■ **Task description**:
Repeat exactly the lines of the listing below, please, starting with the first and ending with the line containing "base, in millimetres."; leave out the rest.

■ **Data section**:
╔══

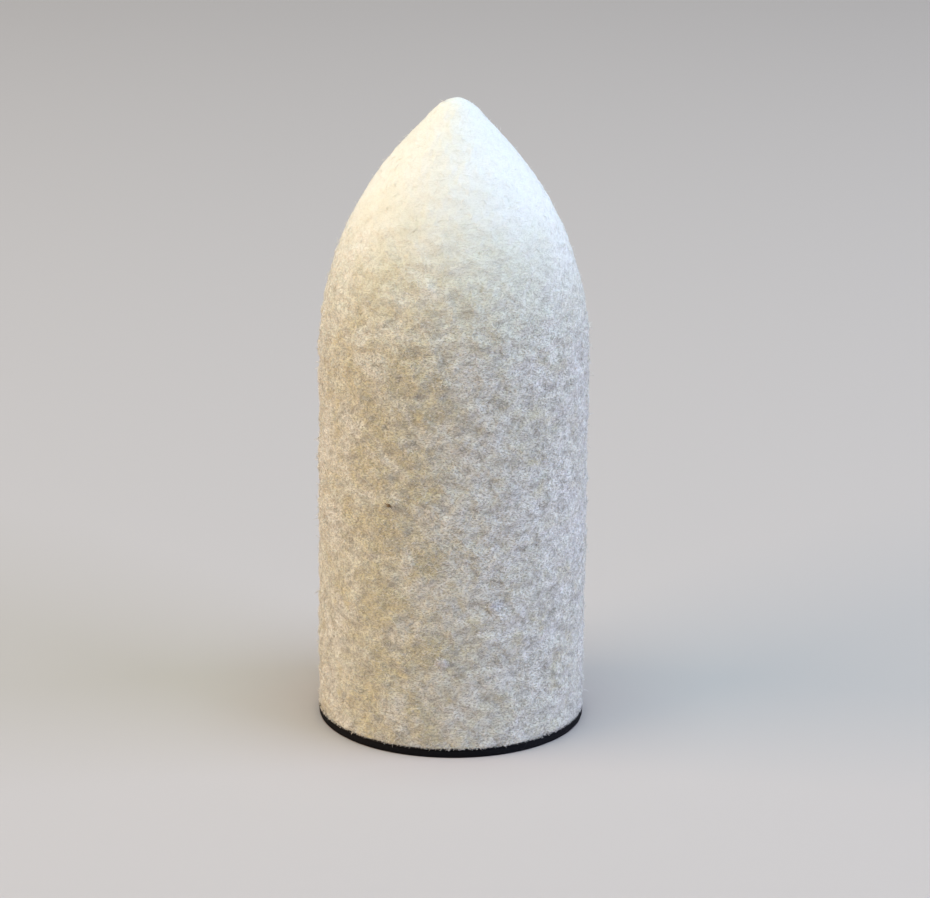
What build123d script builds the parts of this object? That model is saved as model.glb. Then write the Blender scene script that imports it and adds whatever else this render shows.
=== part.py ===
"""Bullet-shaped felt polishing bob with a screw-on base, in millimetres.

The bob stands on its base with +Z up, its axis on Z and its origin at the middle of
the base's lower face. From the outside in it is a bullet turned from one block of hard
wool felt, a thin black fibre disc cemented over the felt's base, and a knurled brass
insert, potted in the felt with epoxy, that takes the threaded end of a machine spindle.
"""

import os
from math import cos, radians, sin, tan

from build123d import *

# Driving dimensions of the whole bob
overall_height = 60.0
bob_diameter = 25.4

# The nose is a tangent arc, a short straight cone and a small round tip
ogive_radius = 30.0
cone_angle = 43.0
tip_radius = 2.5

# Black base: a vulcanised fibre disc, and the film of cement between it and the felt
disc_thickness = 0.7
cement_thickness = 0.1
disc_edge_radius = 0.12

# Knurled insert, threaded 1/4-20 UNC, modelled as a plain bore of the tapping size
thread_bore_diameter = 5.1
thread_depth = 16.0
drill_point_angle = 118.0  # of the cone that the drill leaves at the bore's end
mouth_chamfer = 0.7
boss_diameter = 9.5  # passes through the disc and centres it
boss_recess = 0.05  # the boss stays this far inside the disc's lower face
boss_clearance = 0.05  # radial, between the boss and the disc's hole
flange_diameter = 16.0
flange_thickness = 1.2
barrel_diameter = 9.0
barrel_length = 18.0
neck_diameter = 7.8  # plain groove between the two knurled bands
neck_length = 3.0
knurl_count = 24
knurl_depth = 0.35
knurl_width = 0.6

# Epoxy between the insert's barrel and the wall of the felt's bore
epoxy_thickness = 0.75
epoxy_cap = 0.8  # above the barrel's end

# Places worked out from the driving dimensions
bob_radius = bob_diameter / 2
base_thickness = disc_thickness + cement_thickness
barrel_start = base_thickness + flange_thickness
barrel_end = barrel_start + barrel_length
barrel_middle = barrel_start + barrel_length / 2
drill_point_depth = thread_bore_diameter / 2 / tan(radians(drill_point_angle / 2))
pocket_diameter = barrel_diameter + 2 * epoxy_thickness
pocket_end = barrel_end + epoxy_cap
cone_start_radius = bob_radius - ogive_radius * (1 - cos(radians(cone_angle)))
cone_end_radius = tip_radius * cos(radians(cone_angle))
cone_length = (cone_start_radius - cone_end_radius) / sin(radians(cone_angle))
nose_height = (
    ogive_radius * sin(radians(cone_angle))
    + cone_length * cos(radians(cone_angle))
    + tip_radius * (1 - sin(radians(cone_angle)))
)
shoulder_height = overall_height - nose_height

os.makedirs("parts", exist_ok=True)


def save(part, name):
    """Labels a finished piece and writes it as its own node."""
    part.label = name
    export_step(part, f"parts/{name}.step")


# Felt bullet: a straight side, the ogive, the cone and the tip, turned about the axis,
# with a stepped blind pocket in its base for the insert's flange and barrel.
with BuildPart() as felt_bullet:
    with BuildSketch(Plane.XZ):
        with BuildLine():
            base = Line((0, base_thickness), (bob_radius, base_thickness))
            side = Line(base @ 1, (bob_radius, shoulder_height))
            ogive = JernArc(side @ 1, side % 1, ogive_radius, cone_angle)
            cone = Line(ogive @ 1, ogive @ 1 + (ogive % 1) * cone_length)
            tip = JernArc(cone @ 1, cone % 1, tip_radius, 90 - cone_angle)
            Line(tip @ 1, base @ 0)
        make_face()
    revolve(axis=Axis.Z)
    with Locations(felt_bullet.faces().sort_by(Axis.Z)[0].center_location):
        CounterBoreHole(
            radius=pocket_diameter / 2,
            counter_bore_radius=flange_diameter / 2,
            counter_bore_depth=flange_thickness,
            depth=pocket_end - base_thickness,
        )
save(felt_bullet.part, "felt_bullet")

# Barrel blank: the outside of the insert's barrel, two knurled bands with a plain neck
# between them. The insert is built on it, and the epoxy is moulded round it.
with BuildPart() as barrel_blank:
    with BuildSketch(Plane.XY.offset(barrel_start)):
        Circle(barrel_diameter / 2)
        with PolarLocations(barrel_diameter / 2, knurl_count):
            Rectangle(2 * knurl_depth, knurl_width, rotation=45, mode=Mode.SUBTRACT)
    extrude(amount=barrel_length)
    with BuildSketch(Plane.XY.offset(barrel_middle - neck_length / 2)):
        Circle(barrel_diameter)
        Circle(neck_diameter / 2, mode=Mode.SUBTRACT)
    extrude(amount=neck_length, mode=Mode.SUBTRACT)

# Threaded insert: boss, flange and barrel in one piece of brass, with a blind bore that
# opens at the bob's base and ends in the drill's cone.
with BuildPart() as threaded_insert:
    with BuildSketch(Plane.XY.offset(boss_recess)):
        Circle(boss_diameter / 2)
    extrude(amount=base_thickness - boss_recess)
    with BuildSketch(Plane.XY.offset(base_thickness)):
        Circle(flange_diameter / 2)
    extrude(amount=flange_thickness)
    add(barrel_blank.part)
    with Locations(threaded_insert.faces().sort_by(Axis.Z)[0].center_location):
        Hole(radius=thread_bore_diameter / 2, depth=thread_depth - boss_recess)
    with Locations((0, 0, thread_depth)):
        Cone(
            bottom_radius=thread_bore_diameter / 2,
            top_radius=0,
            height=drill_point_depth,
            align=(Align.CENTER, Align.CENTER, Align.MIN),
            mode=Mode.SUBTRACT,
        )
    mouth = (
        threaded_insert.faces()
        .sort_by(Axis.Z)[0]
        .edges()
        .filter_by(GeomType.CIRCLE)
        .sort_by(SortBy.RADIUS)[0]
    )
    chamfer(mouth, mouth_chamfer)
save(threaded_insert.part, "threaded_insert")

# Insert epoxy: a cup that fills the pocket round the barrel and over its end.
with BuildPart() as insert_epoxy:
    with BuildSketch(Plane.XY.offset(barrel_start)):
        Circle(pocket_diameter / 2)
    extrude(amount=pocket_end - barrel_start)
    add(barrel_blank.part, mode=Mode.SUBTRACT)
save(insert_epoxy.part, "insert_epoxy")

# Cement film: a thin ring of black contact cement that holds the disc to the felt and
# to the lower face of the insert's flange.
with BuildPart() as cement_film:
    with BuildSketch(Plane.XY.offset(disc_thickness)):
        Circle(bob_radius)
        Circle(boss_diameter / 2, mode=Mode.SUBTRACT)
    extrude(amount=cement_thickness)
save(cement_film.part, "cement_film")

# Backing disc: the black base that the bob stands on and the spindle's shoulder meets.
with BuildPart() as backing_disc:
    with BuildSketch():
        Circle(bob_radius)
        Circle(boss_diameter / 2 + boss_clearance, mode=Mode.SUBTRACT)
    extrude(amount=disc_thickness)
    outer_rim = (
        backing_disc.faces()
        .sort_by(Axis.Z)[0]
        .edges()
        .filter_by(GeomType.CIRCLE)
        .sort_by(SortBy.RADIUS)[-1]
    )
    fillet(outer_rim, disc_edge_radius)
save(backing_disc.part, "backing_disc")
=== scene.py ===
"""The looks of a bullet-shaped felt polishing bob that stands on its screw-on base.

Everything is in metres, in the CAD model's frame, with the bob's axis on Z and its base on
the floor. The sections follow the bob as it is put together: the insert, the epoxy, the
felt, the wool on its surface, the cement and the backing disc. The studio comes last.
"""

from math import cos, pi, radians, sin

import bpy
import numpy as np
from mathutils import Matrix, Vector


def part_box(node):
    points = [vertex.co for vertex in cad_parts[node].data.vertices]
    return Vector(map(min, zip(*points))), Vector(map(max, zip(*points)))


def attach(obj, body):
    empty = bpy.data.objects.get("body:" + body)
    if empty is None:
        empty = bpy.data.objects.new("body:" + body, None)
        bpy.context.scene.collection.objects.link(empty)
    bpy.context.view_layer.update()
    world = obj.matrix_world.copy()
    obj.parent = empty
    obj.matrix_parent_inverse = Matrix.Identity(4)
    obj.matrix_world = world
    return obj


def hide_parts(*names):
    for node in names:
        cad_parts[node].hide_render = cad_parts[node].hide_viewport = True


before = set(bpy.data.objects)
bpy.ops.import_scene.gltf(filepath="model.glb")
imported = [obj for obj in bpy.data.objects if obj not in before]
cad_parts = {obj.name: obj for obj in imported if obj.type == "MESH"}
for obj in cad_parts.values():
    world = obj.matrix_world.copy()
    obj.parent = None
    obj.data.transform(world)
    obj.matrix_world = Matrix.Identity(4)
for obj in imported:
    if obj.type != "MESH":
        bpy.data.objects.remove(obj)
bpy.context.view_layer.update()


# ---------------------------------------------------------------------------------------
# Threaded insert: turned from brass bar, knurled on the barrel and tapped 1/4-20 UNC from
# below. Its flange lies against the felt's base, and its boss shows in the disc's hole.
# ---------------------------------------------------------------------------------------

MM = 0.001


def closed_faces(rows, columns):
    """Four-sided faces between neighbouring rings of a grid, whose columns run round Z."""
    ring = np.arange(rows - 1)[:, None] * columns
    here = np.arange(columns)[None, :]
    beside = (here + 1) % columns
    above = ring + columns
    return np.stack([ring + here, ring + beside, above + beside, above + here], -1).reshape(-1, 4)


def turned(name, radius, height, first=None, last=None):
    """A shell turned about Z. Row i, column j of the grids is the point at that radius and
    height, at the angle j / columns of a turn. The heights first and last are the points on
    the axis that close its ends. Without them the last row joins the first, as on a ring."""
    radius, height = np.broadcast_arrays(radius, height)
    rows, columns = radius.shape
    turn = np.arange(columns) * 2 * pi / columns
    grid = np.stack([radius * np.cos(turn), radius * np.sin(turn), height], -1).reshape(-1, 3)
    faces = closed_faces(rows, columns).tolist()
    here = np.arange(columns)
    beside = (here + 1) % columns
    end = (rows - 1) * columns
    if first is None:
        seam = np.stack([end + here, end + beside, beside, here], -1)
        faces += seam.tolist()
    else:
        grid = np.concatenate([grid, [(0, 0, first), (0, 0, last)]])
        poles = np.full(columns, rows * columns)
        faces += np.stack([poles, beside, here], -1).tolist()
        faces += np.stack([poles + 1, end + here, end + beside], -1).tolist()
    return shown_piece(name, grid, faces)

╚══

■ **Exercise response**:
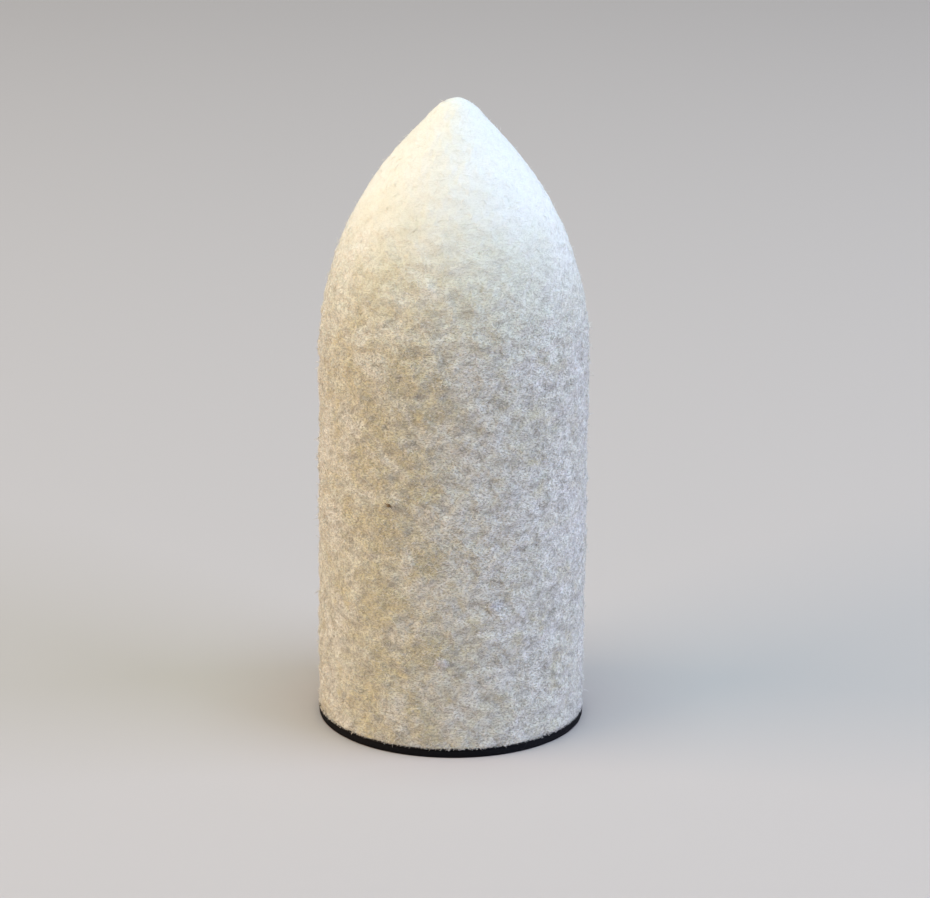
What build123d script builds the parts of this object? That model is saved as model.glb. Then write the Blender scene script that imports it and adds whatever else this render shows.
=== part.py ===
"""Bullet-shaped felt polishing bob with a screw-on base, in millimetres.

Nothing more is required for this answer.